As the sole administrator, Patel used his authority to charge $22.2 million in fraudulent transactions, until he was fired in February 2023. He made hundreds of purchases and transactions with no legitimate business purpose. They include: placing bets with online gambling websites; purchasing a condominium in Ponte Vedra Beach, Florida; paying for personal travel for himself and friends, including chartering private jets and booking luxury hotels and private rental residences; acquiring a new Tesla Model 3 sedan and Nissan pickup truck; and purchasing cryptocurrency, non-fungible tokens, electronics, sports memorabilia, a country club membership, spa treatments, concert and sporting event tickets, home furnishings, and luxury wrist watches.
To hide his fraudulent transactions, Patel identified legitimate reoccurring VCC transactions, such as catering, airfare, and hotel charges, and then duplicated those transactions. He also inflated the amounts of legitimate VCC transactions.
Patel did not report any of his illicit income on his tax returns and so was also investigated by the Internal Revenue Service. In December 2023, he pled guilty to two charges, of wire fraud and illegal monetary transaction.

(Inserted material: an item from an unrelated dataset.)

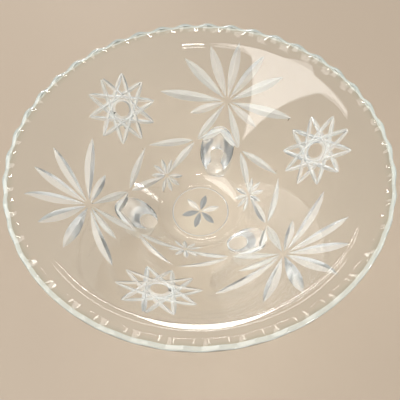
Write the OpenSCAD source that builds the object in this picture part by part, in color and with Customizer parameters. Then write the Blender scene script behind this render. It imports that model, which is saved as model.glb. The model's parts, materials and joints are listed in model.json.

The Jacksonville Jaguars team is owned by Shahid (Shad) Khan. He also owns the Fulham F.C. soccer team in the English Premier League and All Elite Wrestling.
Khan is the owner of Flex-N-Gate (FNG), a Jacksonville based provider of metal and plastic automobile parts. With $6.8 billion in annual revenues, it employs more than 25,000 people at manufacturing and engineering facilities in the U.S., Canada, China, Mexico, Argentina, Brazil, Germany, France, and Spain.
Khan, an immigrant from Pakistan, began working at FNG while pursuing his engineering degree at the University of Illinois. During his years at FNG, Khan held a variety of positions, rising to the position of an Engineering Manager.
In 1978, leaving FNG, Khan used his personal savings and a $50,000 loan from the Small Business Loan Corporation to start Bumper Works, which designed a one-piece bumper for trucks. Two years later, the success of Bumper Works provided Khan with the capital to purchase FNG.
Khan, who became a U.S. citizen in 2018, has a net worth of $12 billion, according to Forbes. Since 2012, he and his wife Ann have donated more than $20 million to youth fitness, military and veterans, women's health issues, Covid-19 and other charity programs in the Jacksonville area.
Khan’s son Tony is the Jaguars' senior vice president for football administration and technology.
In 2018, Khan was appointed chairman of NFL’s Legalized Sports Betting Committee.
A week before his plea agreement, Patel’s lawyer issued a statement saying, “Patel used VCC funds to gamble on Daily Fantasy Sports, the vast majority of which was done on FanDuel, and a significant portion on DraftKings. Approximately 99% of the funds misappropriated from the Jaguars’ VCC were gambling losses, almost all of which occurred on those two websites…Mr. Patel suffers from a serious gambling addiction, and in the spring of this year, checked himself into extensive, inpatient rehabilitation to address his addiction.”
At his sentencing hearing in court, one of Patel’s high school teachers said he was a model student. Patel was elected class president at the Paxon School for Advanced Studies in Jacksonville and was the captain of the school’s lacrosse team, according to The Athletic.
Patel told the court, “It began small and then snowballed so big that my only thought was to gamble my way out of it. In the end, I always thought that big win was right around the corner and would fix all my problems.”
At Patel’s sentencing, Megha Parekh, Jaguars chief legal officer, read a statement on behalf of the team, ESPN reported: “We gave him his dream job. We trusted him…We broke bread with him…He betrayed us. We take no joy in his punishment…Amit broke our hearts.”